Which city should first-time visitors choose?
For absolute first-timers to Southeast Asia, Ho Chi Minh City is slightly easier to navigate, more internationally connected, and offers a gentler introduction to Vietnam's energy. For travelers who've been to Bangkok or Bali before and want something with more cultural texture, Hanoi is the more rewarding choice.
So: Hanoi or Ho Chi Minh City?

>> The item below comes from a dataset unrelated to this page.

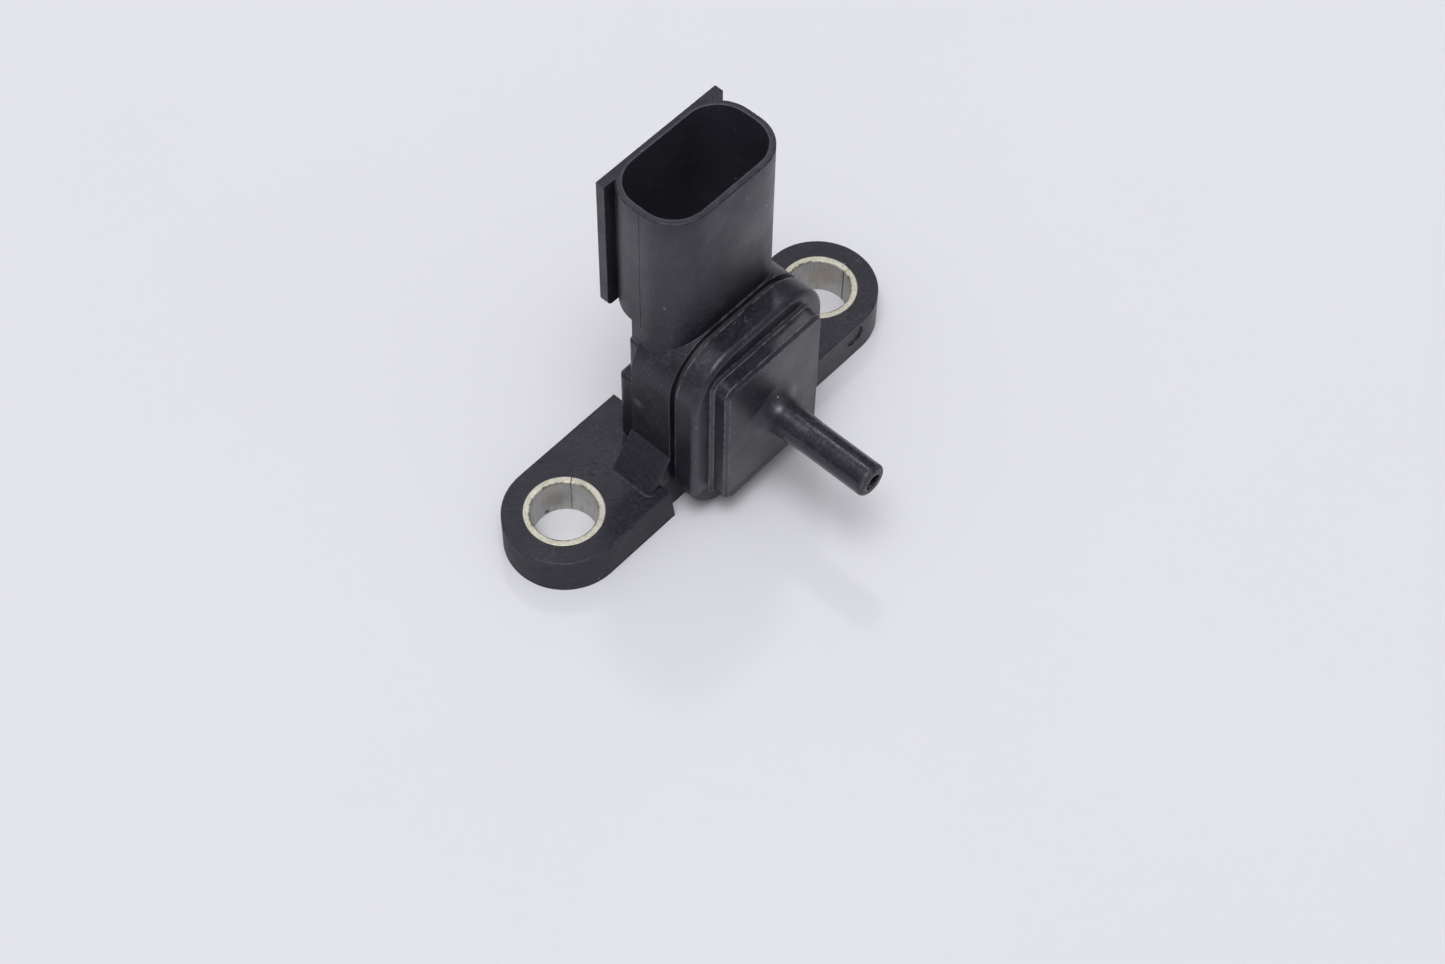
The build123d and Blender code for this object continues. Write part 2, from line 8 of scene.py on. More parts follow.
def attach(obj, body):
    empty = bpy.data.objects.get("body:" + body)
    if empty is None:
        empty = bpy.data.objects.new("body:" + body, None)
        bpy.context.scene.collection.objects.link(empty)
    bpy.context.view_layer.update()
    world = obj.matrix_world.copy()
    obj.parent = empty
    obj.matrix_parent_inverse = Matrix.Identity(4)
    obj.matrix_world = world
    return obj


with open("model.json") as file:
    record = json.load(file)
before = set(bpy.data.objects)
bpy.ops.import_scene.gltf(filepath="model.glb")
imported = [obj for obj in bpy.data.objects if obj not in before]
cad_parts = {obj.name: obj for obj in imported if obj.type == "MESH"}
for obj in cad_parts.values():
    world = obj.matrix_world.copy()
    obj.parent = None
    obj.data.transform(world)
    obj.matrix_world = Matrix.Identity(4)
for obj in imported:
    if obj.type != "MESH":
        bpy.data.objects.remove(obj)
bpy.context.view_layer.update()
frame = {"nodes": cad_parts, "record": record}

# Lengths are in metres
# A grain or clouds are features a metre, detail and, where it isn't 0.5, roughness, for noise()
# A span is a ramp's low and high value, and what they become where that isn't nought and one

# Camera: the photograph's place, angle and field of view
CAMERA_TARGET = Vector((-0.003909, -0.007794, 0.0))
CAMERA_BACK = Vector((-0.4209, -0.3697, 0.8284))
CAMERA_DISTANCE = 0.308325
CAMERA_ROLL = math.radians(1.143)
CAMERA_LENS = 68.77
CAMERA_SENSOR = 36.0
CAMERA_CLIP = (0.01, 10.0)

# Table: pale, matt and a little uneven in tone
TABLE_COLOUR = (0.785, 0.79, 0.81, 1.0)
TABLE_SHADE = 0.985
TABLE_GRAIN = (14.0, 2.0)
TABLE_ROUGHNESS = 0.55
TABLE_SPECULAR = 0.3
TABLE_RADIUS = 0.9
TABLE_SIDES = 96

# Room: a stop is the cosine of the angle from the room's centre, and how bright it is there
BACKDROP = (0.775, 0.78, 0.805, 1.0)
ROOM_CENTRE = (-0.22, -0.14, 0.965)
ROOM_STOPS = (
    (0.0, 0.18),
    (0.3, 0.26),
    (0.6, 0.44),
    (0.80, 0.48),
    (0.90, 0.56),
    (0.955, 1.5),
    (0.975, 7.0),
    (1.0, 8.0),
)
ROOM_TINT = (0.99, 0.99, 1.03)
NEW_STOP = 0.5

# Lamp: small, behind the part on its right
LAMP_PLACE = (0.367, 0.356, 0.86)
LAMP_AIM = (0.0, 0.0, 0.0)
LAMP_SIZE = 0.07
LAMP_POWER = 0.68

# The part's places that the materials go by
FLANGE_TOP = 0.0051
BUSHING_X = 0.021
BUSHING_BORE = 0.0037
BUSHING_TOP_SPAN = (0.00495, 0.00508)
SOCKET_STRAIGHTS = (0.0042, 0.00085, 1.0)
SOCKET_ROUND = 0.0041
SOCKET_FLOOR = 0.028

# Any noise: its middle, and the span that nearly all of it lies in
NOISE_MIDDLE = 0.5
NOISE_SPAN = (0.3, 0.7)

# For the Shader: samples that ease an edge, and what a point is multiplied by to lose its height
EASE_SAMPLES = 8
WITHOUT_HEIGHT = (1.0, 1.0, 0.0)

# A spot's ragged rim: features in an outer radius, their detail, and its reach in outer radii
SPOT_FEATURES = 0.72
SPOT_DETAIL = 4.0
SPOT_RAGGED = 0.25

# Black plastic: an almost black tone with a paler, eroded grain
PLASTIC_TONE = (0.0042, 0.0040, 0.0064, 1.0)
PALE_GRAIN = 4.0
FINE_GRAIN = (2200.0, 4.0, 0.65)
FINE_SPAN = (0.36, 0.64)
FINE_RELIEF = 0.8
COARSE_GRAIN = (1300.0, 4.0, 0.6)
COARSE_SPAN = (0.3, 0.7, 0.5, 1.0)
COARSE_RELIEF = 0.6
PLASTIC_EASE = 0.00014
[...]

Here's My Honest Answer
After years of guiding travelers through both cities, this is what I've come to believe:
Choose Hanoi if you:
Want to experience traditional Vietnamese culture at its most intact
Are coming for the northern landscapes (Ha Long Bay, Ninh Binh, Sapa are all non-negotiable)
Prefer a slower pace and don't need constant stimulation
Are a serious food traveler who wants to understand northern Vietnamese cuisine
Have been to Southeast Asia before and want something layered and complex
Choose Ho Chi Minh City if you:
Are visiting Vietnam or Southeast Asia for the first time
Have limited time and want to cover ground efficiently
Want excellent nightlife and a modern urban experience
Are heading south toward the beaches or the Mekong Delta
Travel for connection and sociability rather than solitary exploration
Four entrances to Ben Thanh Market
Visit both if you:
Have ten days or more in Vietnam
Are trying to understand the country rather than just tick off sights
Are a food traveler who doesn't want to choose between pho and cơm tấm
Want to see a country in productive tension with itself
Here's the truth I've shared with hundreds of travelers who were in your position, weighing these two cities over a map: Vietnam is big enough and different enough that one city can't represent it. Hanoi and Ho Chi Minh City aren't just two stops on a trip, they're two fundamentally different versions of the same country. The north shaped Vietnam's history; the south is shaping its future. If you can, see both. If you must choose, choose the version of Vietnam you've been dreaming about. Either way, you'll want to come back.